Now, some of you beastly cynics may be imagining that this is all complete balls, but nothing could be further from the truth. Just because historian Jeremy Harte manages to devote an entire chapter of his Cloven Country — the Devil and the English landscape to folklore about Satan damaging churches in different ways and by various means doesn’t mean this one isn’t true. Good Lord, no.

For a start, Harte says, we’ve missed some crucial details. This devil…

…ran up onto the altar and leapt to and fro three times in a sort of jeering dance before smashing out through the chancel wall , leaving a nasty smell of sulphur behind.

…and as we all know, it’s the richness of incidental detail that makes a story convincing. Harte further points out that Bell Hill gets its name because it’s… shaped like a bell, thus proving himself to be an appalling spoilsport who should be shunned by polite society. He adds that the tale of

…a fiend dressed as a Friar Minor … was set down in writing by learned monks at St Alban’s Abbey, which would explain the unusual costume worn by the fiend; there was little love lost between monks and friars

…and I’m sorry but I will not have these awful facts getting in the way of a good story. It’s just not on.
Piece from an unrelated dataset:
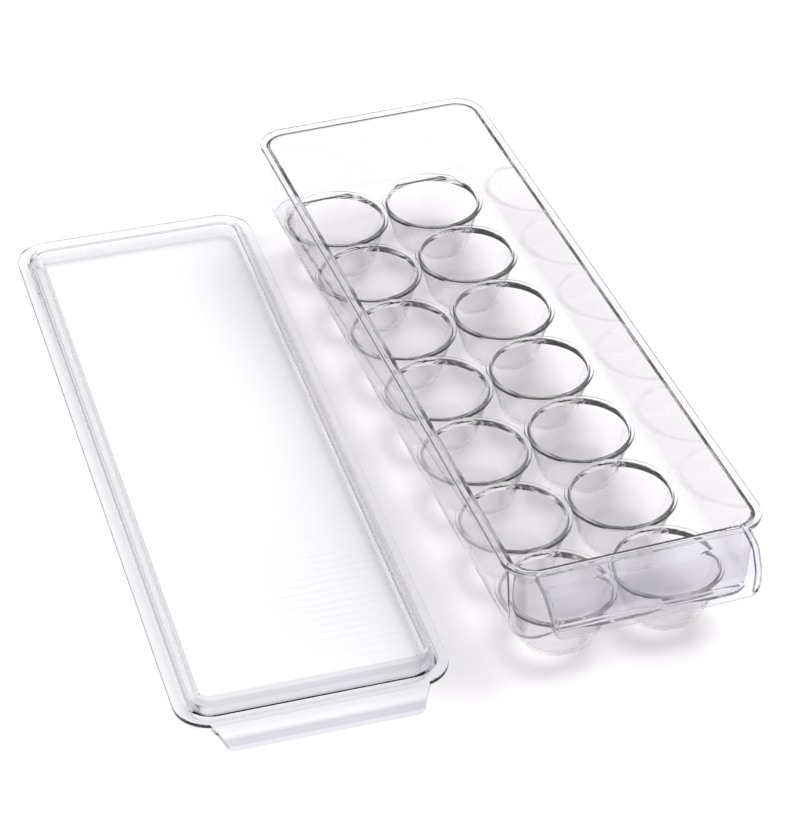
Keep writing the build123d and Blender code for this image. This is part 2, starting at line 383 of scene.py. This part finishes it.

Quite apart from anything else, this story makes more sense than the one about some people opening a

Curious Leaden Coffin

in that same church in 1779 and discovering, according to the Gentleman’s Magazine (Vol. 59. p. 337 if you want to track it down) a

body, lying in a liquor, or pickle, somewhat resembling mushroom catchup, but paler, and of a thicker consistence … The body was tolerably perfect, no part appearing decayed, but the throat, and part of one arm: the flesh everywhere, except on the face and throat, appeared exceedingly white and firm.

So, obviously, because it was well preserved, it was a Knight Templar, and told us a lot of mystical woo about Knights Templar. No, really. If you search ‘pickled knight danbury’ you, too, can read a blog post written in the 21st century about “a strange alignment of pubs and locations across Essex”.

Even that, though, makes more sense than the instigator of the 1779 exhumation, a Mr T White, looking at the bodily ooze of someone who’d been dead several hundred years, noting that it looked like mushroom ketchup, and deciding on those grounds, to taste it.

…aromatic, though not very pungent, partaking of the flavour of catchup, and of the pickle of Spanish olives.

Humans are inexplicable. Mind you, if we weren’t, I’d have bugger all to write about.